Write down every entry below once more, exactly.

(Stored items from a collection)
....

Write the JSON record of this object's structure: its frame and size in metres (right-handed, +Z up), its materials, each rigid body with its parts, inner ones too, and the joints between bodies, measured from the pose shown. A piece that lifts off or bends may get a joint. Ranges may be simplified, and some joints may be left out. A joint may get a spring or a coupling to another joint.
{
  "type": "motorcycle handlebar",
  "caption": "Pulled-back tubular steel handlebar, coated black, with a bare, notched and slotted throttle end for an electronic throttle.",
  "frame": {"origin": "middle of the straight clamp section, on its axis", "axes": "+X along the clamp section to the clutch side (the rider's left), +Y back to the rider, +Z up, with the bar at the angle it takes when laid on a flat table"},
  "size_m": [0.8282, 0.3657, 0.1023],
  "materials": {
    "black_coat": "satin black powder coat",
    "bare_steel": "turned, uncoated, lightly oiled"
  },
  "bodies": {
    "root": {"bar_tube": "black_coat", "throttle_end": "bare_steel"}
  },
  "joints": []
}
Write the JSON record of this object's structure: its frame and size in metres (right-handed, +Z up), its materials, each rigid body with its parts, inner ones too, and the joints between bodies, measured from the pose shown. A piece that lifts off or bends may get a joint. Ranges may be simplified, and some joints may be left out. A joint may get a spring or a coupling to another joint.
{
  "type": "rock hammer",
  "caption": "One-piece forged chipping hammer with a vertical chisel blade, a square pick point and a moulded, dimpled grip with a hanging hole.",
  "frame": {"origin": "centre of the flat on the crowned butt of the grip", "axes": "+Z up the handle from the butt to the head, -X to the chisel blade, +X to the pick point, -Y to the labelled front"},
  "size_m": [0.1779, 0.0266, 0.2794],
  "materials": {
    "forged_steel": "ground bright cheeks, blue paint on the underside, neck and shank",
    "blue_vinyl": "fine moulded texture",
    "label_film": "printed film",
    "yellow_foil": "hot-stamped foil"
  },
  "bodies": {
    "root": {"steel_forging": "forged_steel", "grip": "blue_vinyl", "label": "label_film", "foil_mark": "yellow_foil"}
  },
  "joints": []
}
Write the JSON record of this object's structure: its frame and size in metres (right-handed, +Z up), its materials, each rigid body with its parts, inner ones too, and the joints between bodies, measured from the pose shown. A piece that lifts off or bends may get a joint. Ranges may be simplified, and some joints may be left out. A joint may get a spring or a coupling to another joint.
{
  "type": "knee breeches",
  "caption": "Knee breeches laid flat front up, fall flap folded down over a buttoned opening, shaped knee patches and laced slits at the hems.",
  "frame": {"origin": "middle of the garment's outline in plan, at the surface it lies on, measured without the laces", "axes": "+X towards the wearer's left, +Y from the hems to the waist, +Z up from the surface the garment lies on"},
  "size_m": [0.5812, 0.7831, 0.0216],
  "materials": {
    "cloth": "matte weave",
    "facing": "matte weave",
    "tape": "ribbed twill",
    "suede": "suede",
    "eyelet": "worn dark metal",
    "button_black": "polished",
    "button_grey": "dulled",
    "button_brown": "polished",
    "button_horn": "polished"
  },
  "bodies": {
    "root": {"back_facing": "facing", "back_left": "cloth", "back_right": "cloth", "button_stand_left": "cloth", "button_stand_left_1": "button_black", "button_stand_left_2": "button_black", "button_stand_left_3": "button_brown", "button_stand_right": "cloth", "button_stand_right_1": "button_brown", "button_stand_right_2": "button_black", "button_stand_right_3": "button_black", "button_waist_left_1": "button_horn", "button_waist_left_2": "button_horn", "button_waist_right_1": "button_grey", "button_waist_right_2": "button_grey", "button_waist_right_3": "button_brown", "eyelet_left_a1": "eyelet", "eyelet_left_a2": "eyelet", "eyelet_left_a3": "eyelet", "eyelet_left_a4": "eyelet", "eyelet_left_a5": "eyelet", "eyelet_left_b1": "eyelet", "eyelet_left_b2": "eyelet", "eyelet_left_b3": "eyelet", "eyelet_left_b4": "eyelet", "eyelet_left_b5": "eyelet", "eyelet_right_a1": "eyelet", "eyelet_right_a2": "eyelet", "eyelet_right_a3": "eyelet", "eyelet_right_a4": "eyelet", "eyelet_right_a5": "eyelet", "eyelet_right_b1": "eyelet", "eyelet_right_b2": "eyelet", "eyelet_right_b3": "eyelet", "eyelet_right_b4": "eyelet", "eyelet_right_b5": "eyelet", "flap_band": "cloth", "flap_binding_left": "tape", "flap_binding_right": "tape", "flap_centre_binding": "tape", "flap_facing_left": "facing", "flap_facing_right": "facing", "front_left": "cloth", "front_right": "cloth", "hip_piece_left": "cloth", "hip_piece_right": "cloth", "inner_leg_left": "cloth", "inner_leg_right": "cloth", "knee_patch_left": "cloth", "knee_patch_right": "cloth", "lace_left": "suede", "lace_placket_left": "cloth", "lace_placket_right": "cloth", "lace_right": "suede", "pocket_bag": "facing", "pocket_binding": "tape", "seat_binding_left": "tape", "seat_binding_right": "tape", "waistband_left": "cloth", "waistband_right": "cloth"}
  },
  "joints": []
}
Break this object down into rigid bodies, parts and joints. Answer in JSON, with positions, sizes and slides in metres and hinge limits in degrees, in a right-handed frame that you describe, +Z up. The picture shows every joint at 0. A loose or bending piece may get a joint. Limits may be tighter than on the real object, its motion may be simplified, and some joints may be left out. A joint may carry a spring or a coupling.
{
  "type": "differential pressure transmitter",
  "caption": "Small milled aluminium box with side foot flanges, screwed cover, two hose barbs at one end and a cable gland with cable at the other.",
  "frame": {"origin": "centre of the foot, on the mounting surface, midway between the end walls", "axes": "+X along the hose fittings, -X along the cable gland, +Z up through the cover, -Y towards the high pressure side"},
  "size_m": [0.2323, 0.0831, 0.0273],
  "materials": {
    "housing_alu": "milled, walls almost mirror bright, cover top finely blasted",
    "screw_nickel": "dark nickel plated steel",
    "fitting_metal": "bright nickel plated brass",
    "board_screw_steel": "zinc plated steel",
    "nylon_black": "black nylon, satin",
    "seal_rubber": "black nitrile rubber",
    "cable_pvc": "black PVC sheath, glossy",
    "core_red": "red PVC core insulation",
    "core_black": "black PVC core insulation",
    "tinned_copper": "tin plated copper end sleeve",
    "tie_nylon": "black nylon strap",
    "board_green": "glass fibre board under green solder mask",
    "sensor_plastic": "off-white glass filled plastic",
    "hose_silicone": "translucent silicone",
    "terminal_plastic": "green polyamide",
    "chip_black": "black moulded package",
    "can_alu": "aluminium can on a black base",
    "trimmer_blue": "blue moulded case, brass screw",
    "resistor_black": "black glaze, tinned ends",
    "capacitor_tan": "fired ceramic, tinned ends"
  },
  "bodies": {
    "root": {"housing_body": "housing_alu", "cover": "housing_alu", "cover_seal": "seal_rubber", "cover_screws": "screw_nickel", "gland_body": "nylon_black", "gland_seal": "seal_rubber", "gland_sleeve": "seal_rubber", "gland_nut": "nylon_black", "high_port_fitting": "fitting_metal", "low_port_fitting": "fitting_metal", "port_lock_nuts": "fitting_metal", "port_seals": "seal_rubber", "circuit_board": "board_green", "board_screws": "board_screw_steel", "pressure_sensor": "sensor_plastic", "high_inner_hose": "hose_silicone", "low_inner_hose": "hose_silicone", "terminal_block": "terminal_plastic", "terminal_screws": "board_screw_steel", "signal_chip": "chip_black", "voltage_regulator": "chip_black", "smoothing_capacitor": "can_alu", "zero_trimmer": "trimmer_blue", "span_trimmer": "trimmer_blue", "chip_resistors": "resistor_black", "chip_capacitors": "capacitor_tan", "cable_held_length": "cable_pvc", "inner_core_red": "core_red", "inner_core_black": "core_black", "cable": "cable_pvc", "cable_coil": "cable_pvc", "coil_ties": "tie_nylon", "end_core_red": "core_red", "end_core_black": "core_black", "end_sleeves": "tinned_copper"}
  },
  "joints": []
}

....

▶ _Task response_
Write the JSON record of this object's structure: its frame and size in metres (right-handed, +Z up), its materials, each rigid body with its parts, inner ones too, and the joints between bodies, measured from the pose shown. A piece that lifts off or bends may get a joint. Ranges may be simplified, and some joints may be left out. A joint may get a spring or a coupling to another joint.
{
  "type": "motorcycle handlebar",
  "caption": "Pulled-back tubular steel handlebar, coated black, with a bare, notched and slotted throttle end for an electronic throttle.",
  "frame": {"origin": "middle of the straight clamp section, on its axis", "axes": "+X along the clamp section to the clutch side (the rider's left), +Y back to the rider, +Z up, with the bar at the angle it takes when laid on a flat table"},
  "size_m": [0.8282, 0.3657, 0.1023],
  "materials": {
    "black_coat": "satin black powder coat",
    "bare_steel": "turned, uncoated, lightly oiled"
  },
  "bodies": {
    "root": {"bar_tube": "black_coat", "throttle_end": "bare_steel"}
  },
  "joints": []
}
Write the JSON record of this object's structure: its frame and size in metres (right-handed, +Z up), its materials, each rigid body with its parts, inner ones too, and the joints between bodies, measured from the pose shown. A piece that lifts off or bends may get a joint. Ranges may be simplified, and some joints may be left out. A joint may get a spring or a coupling to another joint.
{
  "type": "rock hammer",
  "caption": "One-piece forged chipping hammer with a vertical chisel blade, a square pick point and a moulded, dimpled grip with a hanging hole.",
  "frame": {"origin": "centre of the flat on the crowned butt of the grip", "axes": "+Z up the handle from the butt to the head, -X to the chisel blade, +X to the pick point, -Y to the labelled front"},
  "size_m": [0.1779, 0.0266, 0.2794],
  "materials": {
    "forged_steel": "ground bright cheeks, blue paint on the underside, neck and shank",
    "blue_vinyl": "fine moulded texture",
    "label_film": "printed film",
    "yellow_foil": "hot-stamped foil"
  },
  "bodies": {
    "root": {"steel_forging": "forged_steel", "grip": "blue_vinyl", "label": "label_film", "foil_mark": "yellow_foil"}
  },
  "joints": []
}
Write the JSON record of this object's structure: its frame and size in metres (right-handed, +Z up), its materials, each rigid body with its parts, inner ones too, and the joints between bodies, measured from the pose shown. A piece that lifts off or bends may get a joint. Ranges may be simplified, and some joints may be left out. A joint may get a spring or a coupling to another joint.
{
  "type": "knee breeches",
  "caption": "Knee breeches laid flat front up, fall flap folded down over a buttoned opening, shaped knee patches and laced slits at the hems.",
  "frame": {"origin": "middle of the garment's outline in plan, at the surface it lies on, measured without the laces", "axes": "+X towards the wearer's left, +Y from the hems to the waist, +Z up from the surface the garment lies on"},
  "size_m": [0.5812, 0.7831, 0.0216],
  "materials": {
    "cloth": "matte weave",
    "facing": "matte weave",
    "tape": "ribbed twill",
    "suede": "suede",
    "eyelet": "worn dark metal",
    "button_black": "polished",
    "button_grey": "dulled",
    "button_brown": "polished",
    "button_horn": "polished"
  },
  "bodies": {
    "root": {"back_facing": "facing", "back_left": "cloth", "back_right": "cloth", "button_stand_left": "cloth", "button_stand_left_1": "button_black", "button_stand_left_2": "button_black", "button_stand_left_3": "button_brown", "button_stand_right": "cloth", "button_stand_right_1": "button_brown", "button_stand_right_2": "button_black", "button_stand_right_3": "button_black", "button_waist_left_1": "button_horn", "button_waist_left_2": "button_horn", "button_waist_right_1": "button_grey", "button_waist_right_2": "button_grey", "button_waist_right_3": "button_brown", "eyelet_left_a1": "eyelet", "eyelet_left_a2": "eyelet", "eyelet_left_a3": "eyelet", "eyelet_left_a4": "eyelet", "eyelet_left_a5": "eyelet", "eyelet_left_b1": "eyelet", "eyelet_left_b2": "eyelet", "eyelet_left_b3": "eyelet", "eyelet_left_b4": "eyelet", "eyelet_left_b5": "eyelet", "eyelet_right_a1": "eyelet", "eyelet_right_a2": "eyelet", "eyelet_right_a3": "eyelet", "eyelet_right_a4": "eyelet", "eyelet_right_a5": "eyelet", "eyelet_right_b1": "eyelet", "eyelet_right_b2": "eyelet", "eyelet_right_b3": "eyelet", "eyelet_right_b4": "eyelet", "eyelet_right_b5": "eyelet", "flap_band": "cloth", "flap_binding_left": "tape", "flap_binding_right": "tape", "flap_centre_binding": "tape", "flap_facing_left": "facing", "flap_facing_right": "facing", "front_left": "cloth", "front_right": "cloth", "hip_piece_left": "cloth", "hip_piece_right": "cloth", "inner_leg_left": "cloth", "inner_leg_right": "cloth", "knee_patch_left": "cloth", "knee_patch_right": "cloth", "lace_left": "suede", "lace_placket_left": "cloth", "lace_placket_right": "cloth", "lace_right": "suede", "pocket_bag": "facing", "pocket_binding": "tape", "seat_binding_left": "tape", "seat_binding_right": "tape", "waistband_left": "cloth", "waistband_right": "cloth"}
  },
  "joints": []
}
Break this object down into rigid bodies, parts and joints. Answer in JSON, with positions, sizes and slides in metres and hinge limits in degrees, in a right-handed frame that you describe, +Z up. The picture shows every joint at 0. A loose or bending piece may get a joint. Limits may be tighter than on the real object, its motion may be simplified, and some joints may be left out. A joint may carry a spring or a coupling.
{
  "type": "differential pressure transmitter",
  "caption": "Small milled aluminium box with side foot flanges, screwed cover, two hose barbs at one end and a cable gland with cable at the other.",
  "frame": {"origin": "centre of the foot, on the mounting surface, midway between the end walls", "axes": "+X along the hose fittings, -X along the cable gland, +Z up through the cover, -Y towards the high pressure side"},
  "size_m": [0.2323, 0.0831, 0.0273],
  "materials": {
    "housing_alu": "milled, walls almost mirror bright, cover top finely blasted",
    "screw_nickel": "dark nickel plated steel",
    "fitting_metal": "bright nickel plated brass",
    "board_screw_steel": "zinc plated steel",
    "nylon_black": "black nylon, satin",
    "seal_rubber": "black nitrile rubber",
    "cable_pvc": "black PVC sheath, glossy",
    "core_red": "red PVC core insulation",
    "core_black": "black PVC core insulation",
    "tinned_copper": "tin plated copper end sleeve",
    "tie_nylon": "black nylon strap",
    "board_green": "glass fibre board under green solder mask",
    "sensor_plastic": "off-white glass filled plastic",
    "hose_silicone": "translucent silicone",
    "terminal_plastic": "green polyamide",
    "chip_black": "black moulded package",
    "can_alu": "aluminium can on a black base",
    "trimmer_blue": "blue moulded case, brass screw",
    "resistor_black": "black glaze, tinned ends",
    "capacitor_tan": "fired ceramic, tinned ends"
  },
  "bodies": {
    "root": {"housing_body": "housing_alu", "cover": "housing_alu", "cover_seal": "seal_rubber", "cover_screws": "screw_nickel", "gland_body": "nylon_black", "gland_seal": "seal_rubber", "gland_sleeve": "seal_rubber", "gland_nut": "nylon_black", "high_port_fitting": "fitting_metal", "low_port_fitting": "fitting_metal", "port_lock_nuts": "fitting_metal", "port_seals": "seal_rubber", "circuit_board": "board_green", "board_screws": "board_screw_steel", "pressure_sensor": "sensor_plastic", "high_inner_hose": "hose_silicone", "low_inner_hose": "hose_silicone", "terminal_block": "terminal_plastic", "terminal_screws": "board_screw_steel", "signal_chip": "chip_black", "voltage_regulator": "chip_black", "smoothing_capacitor": "can_alu", "zero_trimmer": "trimmer_blue", "span_trimmer": "trimmer_blue", "chip_resistors": "resistor_black", "chip_capacitors": "capacitor_tan", "cable_held_length": "cable_pvc", "inner_core_red": "core_red", "inner_core_black": "core_black", "cable": "cable_pvc", "cable_coil": "cable_pvc", "coil_ties": "tie_nylon", "end_core_red": "core_red", "end_core_black": "core_black", "end_sleeves": "tinned_copper"}
  },
  "joints": []
}